[Start]

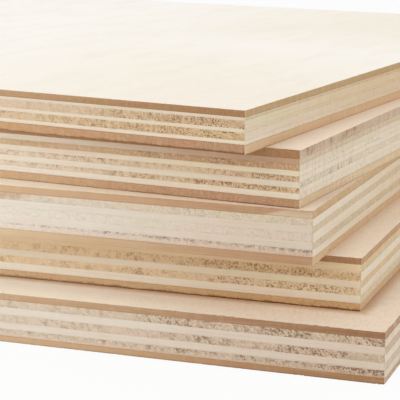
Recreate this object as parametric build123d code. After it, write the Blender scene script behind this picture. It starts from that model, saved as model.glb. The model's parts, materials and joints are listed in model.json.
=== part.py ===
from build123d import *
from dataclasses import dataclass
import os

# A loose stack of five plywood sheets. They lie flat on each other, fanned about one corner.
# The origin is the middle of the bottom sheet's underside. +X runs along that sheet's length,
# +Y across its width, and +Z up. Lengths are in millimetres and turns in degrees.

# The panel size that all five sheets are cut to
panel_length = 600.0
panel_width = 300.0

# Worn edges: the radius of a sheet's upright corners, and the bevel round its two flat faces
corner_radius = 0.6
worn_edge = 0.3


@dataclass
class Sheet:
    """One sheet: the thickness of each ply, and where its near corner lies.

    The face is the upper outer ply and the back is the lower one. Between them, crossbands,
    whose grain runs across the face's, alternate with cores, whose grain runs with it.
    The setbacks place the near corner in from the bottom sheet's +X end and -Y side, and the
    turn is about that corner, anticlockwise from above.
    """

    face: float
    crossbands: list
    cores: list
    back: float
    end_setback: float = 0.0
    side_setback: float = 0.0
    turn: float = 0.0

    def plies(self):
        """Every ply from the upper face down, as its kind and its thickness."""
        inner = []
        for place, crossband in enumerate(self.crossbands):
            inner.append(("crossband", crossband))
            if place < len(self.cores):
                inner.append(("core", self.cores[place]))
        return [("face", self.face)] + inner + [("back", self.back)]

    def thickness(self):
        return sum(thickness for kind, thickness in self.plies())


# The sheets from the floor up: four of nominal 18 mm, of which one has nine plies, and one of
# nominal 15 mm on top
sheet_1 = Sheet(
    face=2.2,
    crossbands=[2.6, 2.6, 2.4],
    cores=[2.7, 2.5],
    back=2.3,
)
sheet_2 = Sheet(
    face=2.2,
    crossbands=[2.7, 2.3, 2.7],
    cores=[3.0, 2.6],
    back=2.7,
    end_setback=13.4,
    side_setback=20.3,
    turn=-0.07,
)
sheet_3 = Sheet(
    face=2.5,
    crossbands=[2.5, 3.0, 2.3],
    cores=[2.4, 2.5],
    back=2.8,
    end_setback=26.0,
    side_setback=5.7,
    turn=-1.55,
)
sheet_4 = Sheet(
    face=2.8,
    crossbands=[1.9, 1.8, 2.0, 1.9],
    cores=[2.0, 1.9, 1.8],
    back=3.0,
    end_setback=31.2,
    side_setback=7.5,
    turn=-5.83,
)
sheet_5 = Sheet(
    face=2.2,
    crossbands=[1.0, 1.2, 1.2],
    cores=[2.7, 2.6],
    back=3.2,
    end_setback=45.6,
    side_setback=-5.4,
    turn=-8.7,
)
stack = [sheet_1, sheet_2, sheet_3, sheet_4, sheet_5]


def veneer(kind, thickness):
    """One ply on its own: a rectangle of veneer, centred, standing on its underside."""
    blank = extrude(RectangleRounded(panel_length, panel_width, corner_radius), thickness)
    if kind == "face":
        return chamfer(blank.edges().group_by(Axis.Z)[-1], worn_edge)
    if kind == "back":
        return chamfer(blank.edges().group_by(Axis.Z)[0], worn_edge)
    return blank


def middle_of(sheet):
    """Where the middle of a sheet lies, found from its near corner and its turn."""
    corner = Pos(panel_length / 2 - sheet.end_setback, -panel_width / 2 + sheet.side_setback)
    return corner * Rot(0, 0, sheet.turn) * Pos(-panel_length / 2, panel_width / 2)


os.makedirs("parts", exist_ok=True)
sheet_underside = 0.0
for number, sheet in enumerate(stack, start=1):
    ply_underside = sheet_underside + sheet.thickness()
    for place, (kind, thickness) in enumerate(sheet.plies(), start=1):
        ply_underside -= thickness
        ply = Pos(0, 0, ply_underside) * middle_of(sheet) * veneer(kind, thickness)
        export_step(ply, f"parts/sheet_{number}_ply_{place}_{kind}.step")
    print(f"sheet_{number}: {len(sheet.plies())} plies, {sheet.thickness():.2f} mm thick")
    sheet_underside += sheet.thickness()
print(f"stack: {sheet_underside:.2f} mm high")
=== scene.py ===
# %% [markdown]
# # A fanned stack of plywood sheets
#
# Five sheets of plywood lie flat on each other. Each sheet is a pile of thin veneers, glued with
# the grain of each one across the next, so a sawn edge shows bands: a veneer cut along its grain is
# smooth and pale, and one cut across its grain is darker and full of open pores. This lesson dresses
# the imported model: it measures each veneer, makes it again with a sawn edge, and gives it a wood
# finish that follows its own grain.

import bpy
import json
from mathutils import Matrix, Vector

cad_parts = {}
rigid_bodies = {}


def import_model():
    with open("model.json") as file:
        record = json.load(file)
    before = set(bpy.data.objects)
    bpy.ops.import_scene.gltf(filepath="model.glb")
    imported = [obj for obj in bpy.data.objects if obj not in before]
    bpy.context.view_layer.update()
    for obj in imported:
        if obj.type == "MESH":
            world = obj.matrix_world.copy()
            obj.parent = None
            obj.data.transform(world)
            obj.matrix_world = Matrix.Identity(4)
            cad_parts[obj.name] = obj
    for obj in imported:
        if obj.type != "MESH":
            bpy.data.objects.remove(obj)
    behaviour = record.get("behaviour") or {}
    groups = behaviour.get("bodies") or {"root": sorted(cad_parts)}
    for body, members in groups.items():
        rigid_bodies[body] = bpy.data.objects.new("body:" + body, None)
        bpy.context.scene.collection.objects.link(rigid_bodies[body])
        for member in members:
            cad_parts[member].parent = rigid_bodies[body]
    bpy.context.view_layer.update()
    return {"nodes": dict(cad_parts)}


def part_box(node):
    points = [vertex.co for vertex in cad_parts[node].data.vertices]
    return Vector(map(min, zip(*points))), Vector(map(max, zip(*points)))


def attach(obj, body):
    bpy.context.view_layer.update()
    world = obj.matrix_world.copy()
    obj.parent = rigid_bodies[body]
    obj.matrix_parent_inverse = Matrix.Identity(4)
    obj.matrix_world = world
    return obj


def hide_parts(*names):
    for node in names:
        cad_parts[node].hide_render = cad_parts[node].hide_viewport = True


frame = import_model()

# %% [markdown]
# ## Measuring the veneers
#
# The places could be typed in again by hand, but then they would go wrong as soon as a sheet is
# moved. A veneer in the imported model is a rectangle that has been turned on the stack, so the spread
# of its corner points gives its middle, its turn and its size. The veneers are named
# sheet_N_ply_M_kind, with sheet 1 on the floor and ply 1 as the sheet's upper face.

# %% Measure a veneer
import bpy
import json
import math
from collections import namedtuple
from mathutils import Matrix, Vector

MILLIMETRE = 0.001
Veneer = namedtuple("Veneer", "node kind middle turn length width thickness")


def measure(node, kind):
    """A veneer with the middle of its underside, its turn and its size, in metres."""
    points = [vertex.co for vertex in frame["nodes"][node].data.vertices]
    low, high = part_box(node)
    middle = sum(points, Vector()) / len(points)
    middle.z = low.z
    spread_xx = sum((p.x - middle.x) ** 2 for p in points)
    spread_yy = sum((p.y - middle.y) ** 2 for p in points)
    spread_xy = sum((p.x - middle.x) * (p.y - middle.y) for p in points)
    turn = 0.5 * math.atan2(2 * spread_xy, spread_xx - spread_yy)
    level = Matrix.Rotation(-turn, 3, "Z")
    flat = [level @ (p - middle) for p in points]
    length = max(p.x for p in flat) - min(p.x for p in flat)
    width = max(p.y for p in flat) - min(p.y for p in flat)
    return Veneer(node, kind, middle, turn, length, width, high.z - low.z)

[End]

● Stated task
Quote exactly the stretch of lines above that starts at the first one and ends at the line with "near corner lies.", and nothing beyond it.

● Complete answer
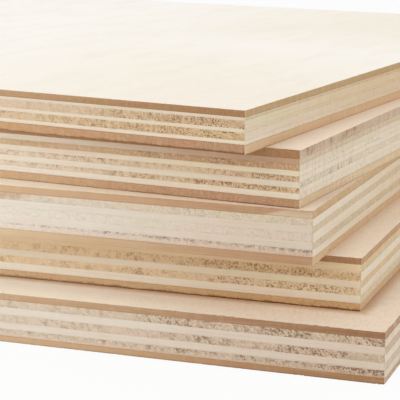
Recreate this object as parametric build123d code. After it, write the Blender scene script behind this picture. It starts from that model, saved as model.glb. The model's parts, materials and joints are listed in model.json.
=== part.py ===
from build123d import *
from dataclasses import dataclass
import os

# A loose stack of five plywood sheets. They lie flat on each other, fanned about one corner.
# The origin is the middle of the bottom sheet's underside. +X runs along that sheet's length,
# +Y across its width, and +Z up. Lengths are in millimetres and turns in degrees.

# The panel size that all five sheets are cut to
panel_length = 600.0
panel_width = 300.0

# Worn edges: the radius of a sheet's upright corners, and the bevel round its two flat faces
corner_radius = 0.6
worn_edge = 0.3


@dataclass
class Sheet:
    """One sheet: the thickness of each ply, and where its near corner lies.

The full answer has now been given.